*PROVIDED RECORDS*:
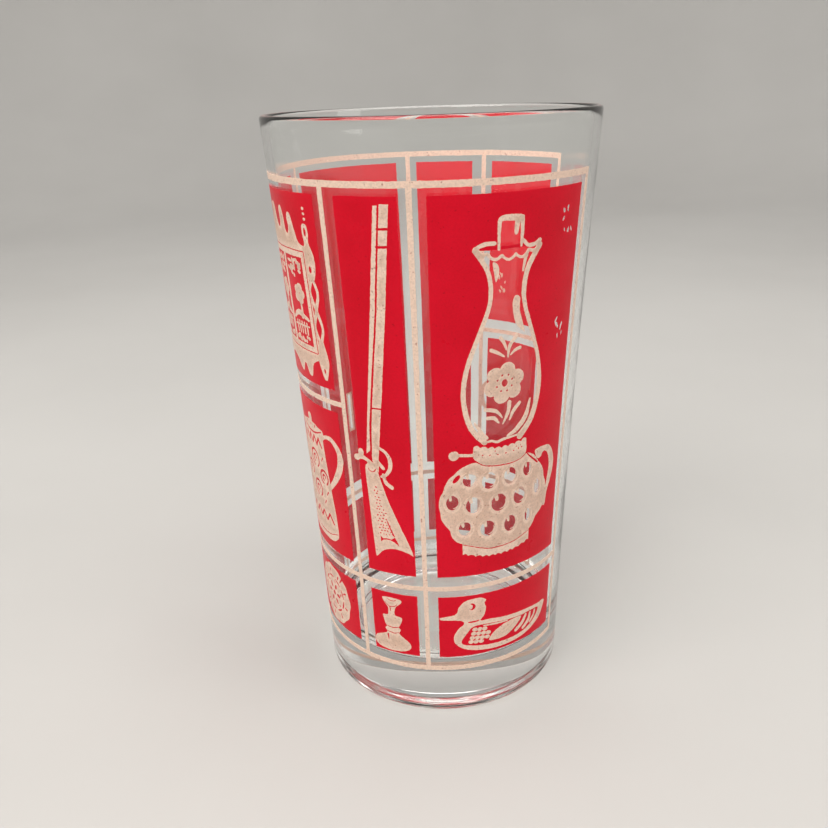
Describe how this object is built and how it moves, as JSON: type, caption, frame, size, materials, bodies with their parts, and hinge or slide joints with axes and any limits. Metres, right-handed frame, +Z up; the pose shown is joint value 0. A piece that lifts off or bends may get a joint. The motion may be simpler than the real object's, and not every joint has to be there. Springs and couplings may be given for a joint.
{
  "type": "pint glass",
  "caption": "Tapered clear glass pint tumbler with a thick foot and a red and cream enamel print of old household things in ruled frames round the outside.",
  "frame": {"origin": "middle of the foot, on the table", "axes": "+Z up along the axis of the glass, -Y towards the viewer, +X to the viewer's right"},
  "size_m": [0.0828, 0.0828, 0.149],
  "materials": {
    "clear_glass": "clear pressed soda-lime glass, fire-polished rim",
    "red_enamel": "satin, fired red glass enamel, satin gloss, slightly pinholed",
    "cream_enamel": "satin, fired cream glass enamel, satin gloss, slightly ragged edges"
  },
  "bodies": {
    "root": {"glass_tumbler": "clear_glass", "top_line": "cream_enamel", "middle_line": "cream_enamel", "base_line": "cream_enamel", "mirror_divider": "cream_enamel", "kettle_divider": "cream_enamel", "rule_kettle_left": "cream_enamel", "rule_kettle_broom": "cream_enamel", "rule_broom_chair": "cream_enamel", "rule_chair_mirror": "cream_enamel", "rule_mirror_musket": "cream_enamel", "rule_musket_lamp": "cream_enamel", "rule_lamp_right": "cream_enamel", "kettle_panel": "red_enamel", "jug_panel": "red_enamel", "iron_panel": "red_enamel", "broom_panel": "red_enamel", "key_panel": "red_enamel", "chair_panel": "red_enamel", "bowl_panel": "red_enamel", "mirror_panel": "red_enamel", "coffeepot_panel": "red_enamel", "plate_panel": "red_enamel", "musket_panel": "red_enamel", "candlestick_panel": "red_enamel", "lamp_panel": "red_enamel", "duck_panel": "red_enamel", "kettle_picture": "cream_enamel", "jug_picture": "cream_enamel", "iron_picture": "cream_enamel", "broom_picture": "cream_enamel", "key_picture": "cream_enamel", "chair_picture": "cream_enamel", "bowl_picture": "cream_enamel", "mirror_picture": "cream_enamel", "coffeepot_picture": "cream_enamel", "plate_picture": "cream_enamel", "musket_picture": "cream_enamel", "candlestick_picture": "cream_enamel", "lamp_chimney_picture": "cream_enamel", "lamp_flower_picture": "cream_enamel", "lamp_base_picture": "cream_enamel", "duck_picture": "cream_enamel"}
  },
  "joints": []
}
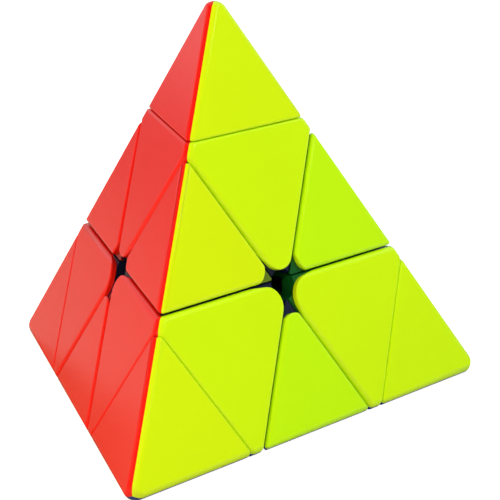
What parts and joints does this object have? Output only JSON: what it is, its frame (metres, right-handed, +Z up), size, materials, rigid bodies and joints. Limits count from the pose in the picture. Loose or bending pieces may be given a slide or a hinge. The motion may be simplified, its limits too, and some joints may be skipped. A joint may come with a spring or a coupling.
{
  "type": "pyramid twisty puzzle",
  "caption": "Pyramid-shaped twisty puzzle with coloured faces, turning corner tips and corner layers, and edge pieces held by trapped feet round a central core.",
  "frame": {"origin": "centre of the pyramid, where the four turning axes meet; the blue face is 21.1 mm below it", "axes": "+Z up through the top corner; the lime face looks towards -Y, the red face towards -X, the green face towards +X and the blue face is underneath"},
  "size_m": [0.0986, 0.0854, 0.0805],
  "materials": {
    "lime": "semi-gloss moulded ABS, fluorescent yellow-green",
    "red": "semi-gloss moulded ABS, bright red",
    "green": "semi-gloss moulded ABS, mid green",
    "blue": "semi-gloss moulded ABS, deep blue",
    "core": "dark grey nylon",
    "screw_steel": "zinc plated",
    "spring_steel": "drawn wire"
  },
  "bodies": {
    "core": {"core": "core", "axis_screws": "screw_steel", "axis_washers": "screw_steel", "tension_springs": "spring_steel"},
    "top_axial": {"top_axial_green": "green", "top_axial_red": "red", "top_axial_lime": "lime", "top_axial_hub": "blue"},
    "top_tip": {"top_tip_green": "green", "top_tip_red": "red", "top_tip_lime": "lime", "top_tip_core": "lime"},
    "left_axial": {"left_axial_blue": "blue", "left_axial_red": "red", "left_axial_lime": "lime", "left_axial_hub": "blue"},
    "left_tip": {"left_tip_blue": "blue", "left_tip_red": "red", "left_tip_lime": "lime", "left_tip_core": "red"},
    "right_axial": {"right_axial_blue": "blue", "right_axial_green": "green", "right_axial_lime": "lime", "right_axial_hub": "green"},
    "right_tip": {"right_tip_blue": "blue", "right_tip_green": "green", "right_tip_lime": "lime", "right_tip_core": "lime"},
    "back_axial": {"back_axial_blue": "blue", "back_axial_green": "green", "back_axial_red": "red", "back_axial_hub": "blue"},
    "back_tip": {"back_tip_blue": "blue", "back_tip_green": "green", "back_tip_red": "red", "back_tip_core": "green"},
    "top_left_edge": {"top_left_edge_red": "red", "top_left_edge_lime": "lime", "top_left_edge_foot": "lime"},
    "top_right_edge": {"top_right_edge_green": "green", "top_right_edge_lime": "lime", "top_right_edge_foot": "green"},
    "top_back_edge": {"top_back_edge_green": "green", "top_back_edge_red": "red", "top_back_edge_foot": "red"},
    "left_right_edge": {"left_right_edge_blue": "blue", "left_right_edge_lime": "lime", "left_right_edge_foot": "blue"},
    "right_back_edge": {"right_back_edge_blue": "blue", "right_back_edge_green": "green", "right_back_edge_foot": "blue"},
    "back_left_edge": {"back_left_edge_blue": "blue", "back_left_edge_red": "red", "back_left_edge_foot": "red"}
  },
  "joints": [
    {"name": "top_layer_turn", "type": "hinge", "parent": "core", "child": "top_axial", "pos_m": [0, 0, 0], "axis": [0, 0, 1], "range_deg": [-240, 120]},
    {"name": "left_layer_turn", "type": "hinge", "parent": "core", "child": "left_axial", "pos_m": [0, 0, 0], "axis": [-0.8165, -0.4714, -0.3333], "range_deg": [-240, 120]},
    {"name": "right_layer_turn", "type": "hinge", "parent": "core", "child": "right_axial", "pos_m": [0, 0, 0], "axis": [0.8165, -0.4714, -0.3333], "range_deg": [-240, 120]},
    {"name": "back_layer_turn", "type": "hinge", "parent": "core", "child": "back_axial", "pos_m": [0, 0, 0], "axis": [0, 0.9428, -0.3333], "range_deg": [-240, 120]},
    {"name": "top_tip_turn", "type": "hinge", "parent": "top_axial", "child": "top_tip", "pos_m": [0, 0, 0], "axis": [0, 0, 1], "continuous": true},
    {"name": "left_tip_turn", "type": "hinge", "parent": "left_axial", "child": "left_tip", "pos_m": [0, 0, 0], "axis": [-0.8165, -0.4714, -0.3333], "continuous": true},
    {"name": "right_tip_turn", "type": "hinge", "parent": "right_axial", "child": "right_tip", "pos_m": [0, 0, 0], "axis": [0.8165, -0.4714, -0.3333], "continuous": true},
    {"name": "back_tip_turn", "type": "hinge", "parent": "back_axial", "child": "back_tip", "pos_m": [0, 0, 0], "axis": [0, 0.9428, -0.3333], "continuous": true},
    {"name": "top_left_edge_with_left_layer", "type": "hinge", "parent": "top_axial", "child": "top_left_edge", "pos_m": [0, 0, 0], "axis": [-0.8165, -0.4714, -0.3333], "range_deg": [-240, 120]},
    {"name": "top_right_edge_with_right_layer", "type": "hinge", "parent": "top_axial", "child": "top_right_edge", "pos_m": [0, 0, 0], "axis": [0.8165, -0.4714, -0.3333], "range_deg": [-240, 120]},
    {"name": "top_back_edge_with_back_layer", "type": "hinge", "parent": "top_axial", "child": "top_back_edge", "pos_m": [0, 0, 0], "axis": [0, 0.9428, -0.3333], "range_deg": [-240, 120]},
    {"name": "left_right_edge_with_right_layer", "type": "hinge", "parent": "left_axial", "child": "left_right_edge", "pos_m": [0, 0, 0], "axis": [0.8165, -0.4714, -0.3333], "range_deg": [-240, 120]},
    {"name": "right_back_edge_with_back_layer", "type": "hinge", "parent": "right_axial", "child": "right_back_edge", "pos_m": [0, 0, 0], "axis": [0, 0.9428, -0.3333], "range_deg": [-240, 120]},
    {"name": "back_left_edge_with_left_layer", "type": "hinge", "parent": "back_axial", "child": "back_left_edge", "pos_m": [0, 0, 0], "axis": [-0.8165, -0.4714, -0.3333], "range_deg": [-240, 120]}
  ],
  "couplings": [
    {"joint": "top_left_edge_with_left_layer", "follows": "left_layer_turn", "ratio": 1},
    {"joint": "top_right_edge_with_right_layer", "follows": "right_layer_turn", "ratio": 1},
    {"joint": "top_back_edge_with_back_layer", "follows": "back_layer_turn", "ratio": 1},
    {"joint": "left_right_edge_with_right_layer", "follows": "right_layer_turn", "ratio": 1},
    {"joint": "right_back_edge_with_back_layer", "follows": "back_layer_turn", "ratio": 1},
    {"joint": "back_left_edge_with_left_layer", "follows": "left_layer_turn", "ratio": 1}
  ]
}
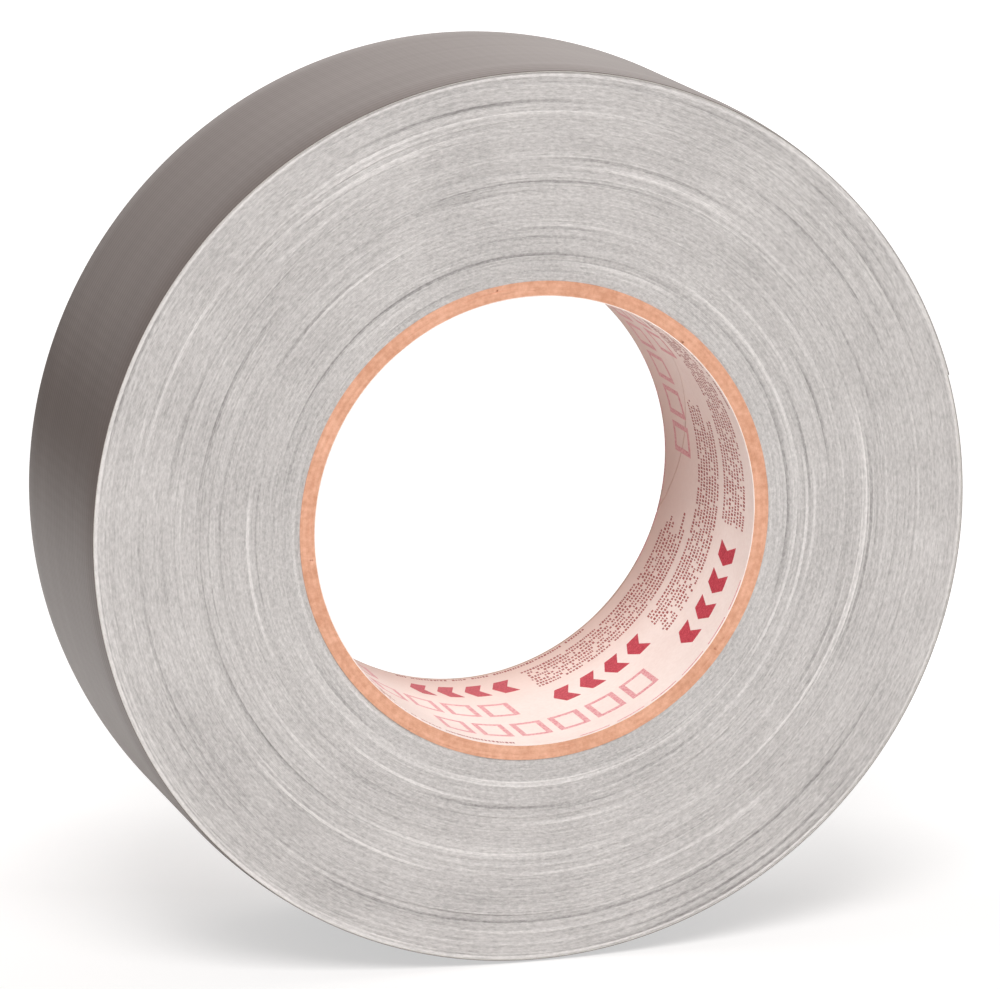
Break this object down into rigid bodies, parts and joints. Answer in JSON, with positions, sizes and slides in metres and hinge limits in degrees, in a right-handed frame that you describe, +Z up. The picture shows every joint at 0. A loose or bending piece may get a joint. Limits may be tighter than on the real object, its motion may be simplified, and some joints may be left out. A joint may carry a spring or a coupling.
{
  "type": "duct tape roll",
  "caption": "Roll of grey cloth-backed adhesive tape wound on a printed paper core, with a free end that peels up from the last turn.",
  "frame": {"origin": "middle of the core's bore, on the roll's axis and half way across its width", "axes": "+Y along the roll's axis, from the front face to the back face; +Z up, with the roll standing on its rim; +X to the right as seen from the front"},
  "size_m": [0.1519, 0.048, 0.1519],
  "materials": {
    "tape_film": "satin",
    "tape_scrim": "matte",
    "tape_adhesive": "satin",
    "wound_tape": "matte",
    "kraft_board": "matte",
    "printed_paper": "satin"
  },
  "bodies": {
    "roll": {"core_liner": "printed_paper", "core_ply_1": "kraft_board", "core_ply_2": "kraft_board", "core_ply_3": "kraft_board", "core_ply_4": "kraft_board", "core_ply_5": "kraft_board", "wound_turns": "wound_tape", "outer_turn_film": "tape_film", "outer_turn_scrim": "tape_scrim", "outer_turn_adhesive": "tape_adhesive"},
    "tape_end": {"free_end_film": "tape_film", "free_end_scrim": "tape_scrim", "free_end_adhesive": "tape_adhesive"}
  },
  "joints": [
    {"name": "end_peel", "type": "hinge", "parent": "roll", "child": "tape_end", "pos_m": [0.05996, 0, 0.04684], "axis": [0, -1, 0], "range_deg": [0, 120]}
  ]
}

*DO THIS*: Gather every line from the listing above in which the word "joints" appears.

*SOLVED EXERCISE*:
Describe how this object is built and how it moves, as JSON: type, caption, frame, size, materials, bodies with their parts, and hinge or slide joints with axes and any limits. Metres, right-handed frame, +Z up; the pose shown is joint value 0. A piece that lifts off or bends may get a joint. The motion may be simpler than the real object's, and not every joint has to be there. Springs and couplings may be given for a joint.
  "joints": []
What parts and joints does this object have? Output only JSON: what it is, its frame (metres, right-handed, +Z up), size, materials, rigid bodies and joints. Limits count from the pose in the picture. Loose or bending pieces may be given a slide or a hinge. The motion may be simplified, its limits too, and some joints may be skipped. A joint may come with a spring or a coupling.
  "joints": [
Break this object down into rigid bodies, parts and joints. Answer in JSON, with positions, sizes and slides in metres and hinge limits in degrees, in a right-handed frame that you describe, +Z up. The picture shows every joint at 0. A loose or bending piece may get a joint. Limits may be tighter than on the real object, its motion may be simplified, and some joints may be left out. A joint may carry a spring or a coupling.
  "joints": [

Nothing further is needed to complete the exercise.